Interest rate cut in June less likely as inflation falls by less than expected

The headline annual rate of inflation dropped to 2.3% in April, it lowest level for almost three years. Credit: PA

It’s another big step towards price stability but not as big as expected.

The headline annual rate of inflation dropped to 2.3% in April, it lowest level for almost three years.

Inflation is now not only at a rate that would be considered “normal” but is within touching distance of the Bank of England's target rate of 2%.

This is very welcome news.

The fall in inflation has more to do will the swing in global energy and food prices and higher interest rates than government policy.

Although, you wouldn’t know this from the interviews the prime minister gave this morning.

Rishi Sunak spoke of “everyone’s collective hard work” and insisted “our plan is working”.

You can understand why. An election isn’t far away and he is hoping to persuade voters to give him some of the credit.

Of course, the lived experience of many voters is that they still feel up against it, something Mr Sunak does acknowledge.

He speaks of “brighter days ahead” because he knows that lower inflation does not mean lower prices.

Across the economy, prices are settling at a level that is around 20% higher than in July 2021 when inflation first took off.

Clothing, eating out and private rents are now 20% more expensive, the food shop and package holidays cost 30% more, insurance is almost 50% higher, domestic energy bills are almost 70% higher.

Wages are rising faster than prices again but there’s a lot of lost ground to make up.

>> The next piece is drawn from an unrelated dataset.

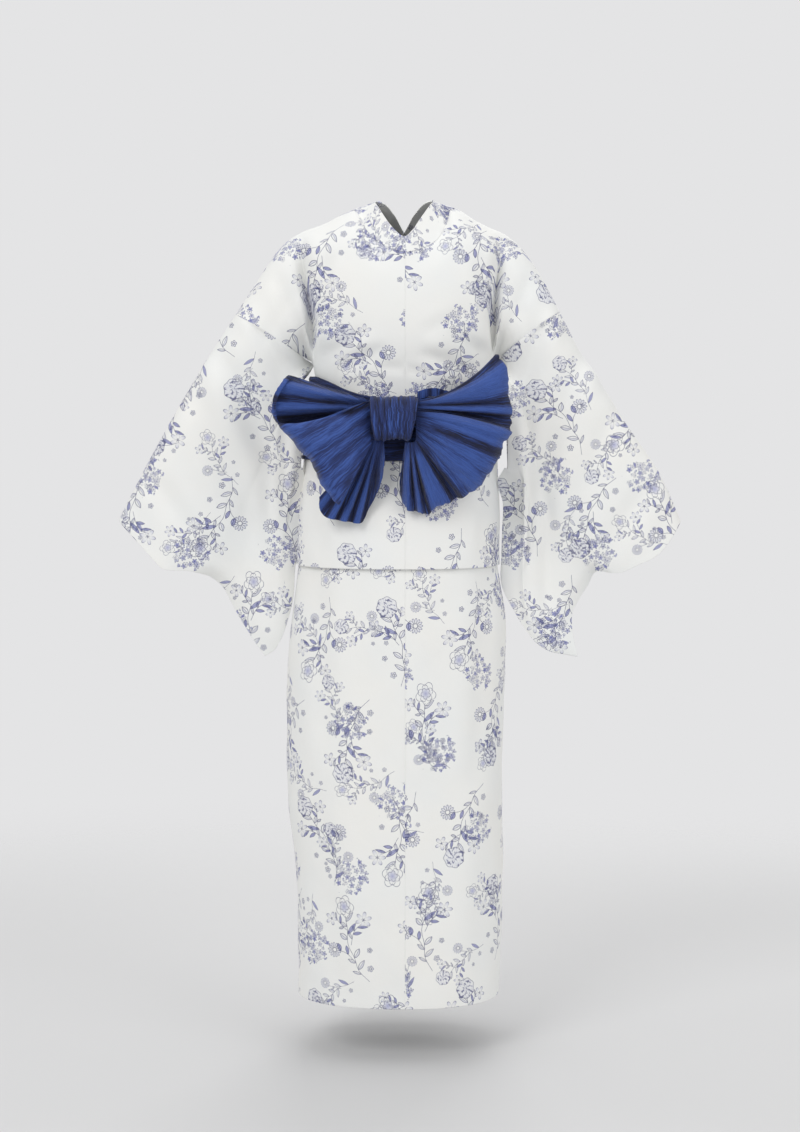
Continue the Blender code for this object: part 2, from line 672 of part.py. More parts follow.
def bow_left():
    behind_at = (0.0, 0.25, 0.5, 0.75, 0.92)
    ahead_at = (0.92, 0.78, 0.58, 0.38, 0.18, 0.0)
    grid = np.zeros((len(BOW_LEFT), len(behind_at) + 1 + len(ahead_at), 3))
    for i, (mx, mz, bx, bz, fx, fz, behind, ahead) in enumerate(BOW_LEFT):
        middle = (ahead + behind) / 2
        for k, v in enumerate((*behind_at, 1.0, *ahead_at)):
            back = k <= len(behind_at)
            ex, ez, leaf = (bx, bz, behind) if back else (fx, fz, ahead)
            x, z = ex + (mx - ex) * v, ez + (mz - ez) * v
            short = np.hypot(mx - ex, mz - ez)
            y = leaf
            if back and short > 0.05:
                y = -0.112 + (leaf + 0.112) * ease(v / 0.5)
            elif not back and short > 0.05 and ex > -0.06:
                y = -0.138 + (leaf + 0.138) * ease(v / 0.4)
            y = middle + (y - middle) * roll((1 - v) * max(short, 0.02) / 0.022)
            grid[i, k] = (x, y, z)
    return grid


def bow_tail():
    grid = np.zeros((len(BOW_TAIL), 6, 3))
    for i, (rx, rz, fx, fz, depth) in enumerate(BOW_TAIL):
        for k, v in enumerate((0.0, 0.2, 0.4, 0.6, 0.8, 1.0)):
            y = -0.130 + (depth + 0.130) * ease(v / 0.9)
            grid[i, k] = (rx + (fx - rx) * v, y, rz + (fz - rz) * v)
    return grid


def bow_tuft():
    grid = np.zeros((7, 3, 3))
    for i, x in enumerate(np.linspace(0.0185, 0.074, 7)):
        for k, v in enumerate((0.0, 0.5, 1.0)):
            top = -0.2915 + 0.006 * np.sin(np.pi * min((x - 0.018) / 0.05, 1.0))
            z = top - 0.013 * v
            behind = body_depth(x, z, False, BELT_OUT) - SASH - SEAM - 0.0030 * (i % 2)
            grid[i, k] = (x, behind, z)
    return grid


def knot():
    around = 20
    y0, z0 = KNOT_CENTRE
    points, faces = [], []
    for x, half_height, half_depth in KNOT:
        for k in range(around):
            a = 2 * np.pi * k / around
            c, s = np.cos(a), np.sin(a)
            y = y0 + half_depth * np.sign(c) * abs(c) ** 0.8
            points.append((x, y, z0 + half_height * np.sign(s) * abs(s) ** 0.8))
    for i in range(len(KNOT) - 1):
        for k in range(around):
            n = (k + 1) % around
            faces.append((i * around + k, i * around + n, (i + 1) * around + n, (i + 1) * around + k))
    faces.append(tuple(range(around))[::-1])
    faces.append(tuple((len(KNOT) - 1) * around + k for k in range(around)))
    return points, faces


for old in list(bpy.data.objects):
    bpy.data.objects.remove(old, do_unlink=True)
ROBE = bpy.data.collections.new("Yukata robe")
bpy.context.scene.collection.children.link(ROBE)
WHITE = cloth_colour("Printed cotton", (0.80, 0.80, 0.78), 0.85)
NAVY = cloth_colour("Navy crinkled sash", (0.035, 0.055, 0.21), 0.8)

for side, word in ((-1, "left"), (1, "right")):
    grid, across = upper_panel(side, False)
    shoulder = int(np.argmin(abs(across - neck_share(side))))
    square = (("u0", 0, 0), ("v0", 1, shoulder))
    wall(f"back_{word}", pull_in(grid, ("u0", "u1", "v0", "v1")), COTTON, WHITE, square)
    grid, across = upper_panel(side, True)
    grid = pull_in(pull_in(grid, ("u0", "v0", "v1")), ("u1",), 2 * SEAM)
    wall(f"front_{word}", grid, COTTON, WHITE, (("v0", 1, 0),))

TUCK_ROWS = np.array([WAIST_SPLIT - 0.004, -0.375, -0.410, -0.450, -0.490, -0.530, -0.552, TUCK_EDGE])
SKIRT_ROWS = np.array(
    [WAIST_SPLIT, -0.40, -0.46, -0.53, -0.60, -0.66, -0.72, -0.80, -0.88, -0.95, -1.02, -1.10, -1.18, HEM]
)
GORE_SEAM = 0.93  # share past the front middle, where the gore is sewn on
OVER_END = 0.605  # share at which the over gore ends, on the right side
UNDER_END = 0.675  # and the under gore, on the left side


def tuck_out(share, z):
    swell = 0.0012 * ease((WAIST_SPLIT - 0.06 - z) / 0.08)
    edge = 0.0004 * ease((z - TUCK_EDGE) / -0.001 + 1.0) if z < TUCK_EDGE + 0.0005 else 0.0
    return TUCK_OUT + swell - edge


def over_out(share, z):
    return LAYER * ease((abs(share) - 0.622) / 0.020) if share < 0 and share > -1 else LAYER


for side, word in ((-1, "left"), (1, "right")):
    grid = skirt_panel(lambda z: 0.0, lambda z: side * side_seam(z), 12, TUCK_ROWS, tuck_out)
    wall(f"tuck_back_{word}", pull_in(grid, ("u0", "u1")), COTTON, WHITE, (("u0", 0, 0),))
    grid = skirt_panel(lambda z: 0.0, lambda z: side * side_seam(z), 11, SKIRT_ROWS, lambda s, z: 0.0)
    wall(f"skirt_back_{word}", pull_in(grid, ("u0", "u1", "v0")), COTTON, WHITE, (("u0", 0, 0),))
grid = skirt_panel(lambda z: -side_seam(z), lambda z: -2 + side_seam(z), 17, TUCK_ROWS, tuck_out)
wall("tuck_front", pull_in(grid, ("u0", "u1")), COTTON, WHITE)
grid = skirt_panel(lambda z: -side_seam(z), lambda z: -2 + GORE_SEAM, 12, SKIRT_ROWS, over_out)
wall("skirt_front_left", pull_in(grid, ("u0", "u1", "v0")), COTTON, WHITE)
grid = skirt_panel(lambda z: -2 + GORE_SEAM, lambda z: -2 + OVER_END, 9, SKIRT_ROWS, over_out)
wall("gore_left", pull_in(grid, ("u0",)), COTTON, WHITE)
grid = skirt_panel(lambda z: side_seam(z), lambda z: 2 - GORE_SEAM, 10, SKIRT_ROWS, lambda s, z: 0.0)
wall("skirt_front_right", pull_in(grid, ("u0", "u1", "v0")), COTTON, WHITE)
grid = skirt_panel(lambda z: 2 - GORE_SEAM, lambda z: 2 - UNDER_END, 6, SKIRT_ROWS, lambda s, z: 0.0)
wall("gore_right", pull_in(grid, ("u0",)), COTTON, WHITE)

for side, word in ((-1, "left"), (1, "right")):
    for front, place in ((False, "back"), (True, "front")):
        grid = sleeve_wall(side, front)
        grid = pull_in(grid, ("u0",), COTTON / 2 + SEAM)
        wall(f"sleeve_{word}_{place}", grid, COTTON, WHITE, (("v0", 1, 0),))

wall("collar", pull_in(collar(), ("v0",)), COTTON, WHITE)
wall("sash_belt", belt(), SASH, NAVY, ring=True)
wall("bow_right", bow_right(), SASH, NAVY)
wall("bow_left", bow_left(), SASH, NAVY)
wall("bow_tail", bow_tail(), SASH, NAVY)
wall("bow_tuft", bow_tuft(), SASH, NAVY)
solid("sash_knot", *knot(), NAVY)
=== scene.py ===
# %% [markdown]
# A summer kimono of printed cotton with a crinkled navy sash, worn on a general figure and seen from behind.
# Cloth is thin, so each cut piece is a fine sheet of points, shaped by the same sections as its solid. It
# gets its folds, its hem and its weave here.

# %% Load the solids
import math

import bmesh
import bpy
import numpy as np
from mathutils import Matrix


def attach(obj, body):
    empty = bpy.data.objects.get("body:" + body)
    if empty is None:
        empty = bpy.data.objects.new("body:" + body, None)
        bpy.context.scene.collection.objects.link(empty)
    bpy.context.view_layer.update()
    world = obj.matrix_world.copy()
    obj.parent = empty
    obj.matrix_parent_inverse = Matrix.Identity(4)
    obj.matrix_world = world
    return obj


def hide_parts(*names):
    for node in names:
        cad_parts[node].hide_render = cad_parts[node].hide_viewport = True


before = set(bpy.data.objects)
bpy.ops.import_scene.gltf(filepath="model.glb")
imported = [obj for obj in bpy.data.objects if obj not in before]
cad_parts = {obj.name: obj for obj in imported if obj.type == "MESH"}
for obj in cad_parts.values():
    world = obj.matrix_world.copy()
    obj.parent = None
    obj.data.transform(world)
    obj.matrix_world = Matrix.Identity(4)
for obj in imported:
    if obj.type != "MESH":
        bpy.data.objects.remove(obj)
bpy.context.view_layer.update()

# %% [markdown]
# The camera stands behind the wearer, a little above the waist, and looks slightly down. A long lens keeps
# the robe's sides parallel, as in a catalogue picture. It comes first, so that every look uses the same view.

# %% Camera
FLOOR = -1.334  # height of the studio floor, well below the hem because the robe hangs free
lens = bpy.data.cameras.new("Back view")
lens.lens = 74.4
lens.sensor_width = 36.0
camera = bpy.data.objects.new("Back view", lens)
camera.location = (-0.0078, -3.7, -0.2743)
camera.rotation_euler = (math.radians(90 - 4.53), 0.0, 0.0)
bpy.context.scene.collection.objects.link(camera)
bpy.context.scene.camera = camera
print("camera height above the floor:", round(camera.location.z - FLOOR, 3), "m")

# %% [markdown]
# Two cloths make the whole dress: cotton for the robe, and a softer crinkled cloth for the sash. These first
# numbers are walls, gaps between layers and main heights, and every piece below is built from them.

# %% Sizes shared by the pieces
COTTON = 0.0012  # wall of the robe's solids, which the sheets lie inside
SASH = 0.0014  # wall of the sash's solids
COTTON_SHEET, COLLAR_SHEET, SASH_SHEET = 0.0006, 0.0024, 0.0009  # thickness of the drawn sheets
SEAM = 0.0003  # gap between sewn solids
LAYER = 0.0027  # from one layer of the skirt to the next
LIFT = 0.0062  # from the under front to the over front
HEM_DEPTH = 0.018
ROUND = 2.3  # power of the body's rounded plan, 2 is an ellipse
WAIST_SPLIT = -0.345
TUCK_EDGE = -0.562
HEM = -1.2500
TUCK_OUT = 0.0056  # how far the tuck and the belt lie outside the body
BELT_OUT = 0.0092
BELT_FOOT = -0.397
COLLAR_WIDTH = 0.050
ARM_DEPTH = 0.050
BACK_DEPTH = 0.085  # how far behind the shoulders the back hangs, for the print's map
print("from the shoulders to the hem:", -HEM, "m")

# %% [markdown]
# The figure inside is never modelled. A table gives its plan at a few heights, and smooth lines through the
# rows give the plan at any height. A table with named columns is easy to read and to change.

# %% The body's sections
# The body's plan by height: half widths left and right of the back seam, depth behind and in front.
BODY = (
    # z, left, right, back, front
    (0.000, 0.205, 0.200, 0.060, 0.040),
    (-0.050, 0.195, 0.190, 0.082, 0.062),
    (-0.100, 0.185, 0.178, 0.096, 0.090),
    (-0.150, 0.172, 0.164, 0.102, 0.110),
    (-0.200, 0.158, 0.150, 0.102, 0.120),
    (-0.270, 0.141, 0.136, 0.0942, 0.111),
    (-0.345, 0.145, 0.138, 0.0932, 0.107),
    (-0.400, 0.154, 0.140, 0.0982, 0.108),
    (-0.480, 0.162, 0.142, 0.110, 0.113),
    (-0.562, 0.166, 0.144, 0.118, 0.116),
    (-0.640, 0.177, 0.158, 0.121, 0.117),
    (-0.720, 0.185, 0.158, 0.121, 0.117),
    (-0.850, 0.188, 0.154, 0.121, 0.117),
    (-0.940, 0.186, 0.155, 0.121, 0.117),
    (-1.040, 0.174, 0.156, 0.121, 0.117),
    (-1.250, 0.170, 0.150, 0.121, 0.117),
)
# The share of the half girth, from the back seam, at which the side seam lies.
SIDE_SEAM = ((-0.250, 0.52), (-0.345, 0.57), (-0.480, 0.62), (-1.250, 0.62))
print("body sections:", len(BODY))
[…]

And the strength of wage growth is also causing problems.

The Bank of England has made it clear it will not begin cutting interest rates until it is convinced that inflation will reach target and stay there.

Responding to the figures, Mr Sunak thanked everyone for their "hard work and resilience". Credit: PA

Wage growth is stronger than the Bank is willing to tolerate and, in April, prices behaved in a way the Bank wasn’t expecting.

The headline rate came in at 2.3%, the Bank forecast 2.1%.

Services inflation - a pretty good proxy for pay growth - stood at 5.9%, the Bank had 5.5% pencilled in.

The Bank has vowed to follow the data, the data suggests there’s still inflation in the system.

Mr Sunak wants to fight the election on the back of interest rate cuts.

Yesterday, investors thought a cut in June was probable, now they are betting on the first cut in September.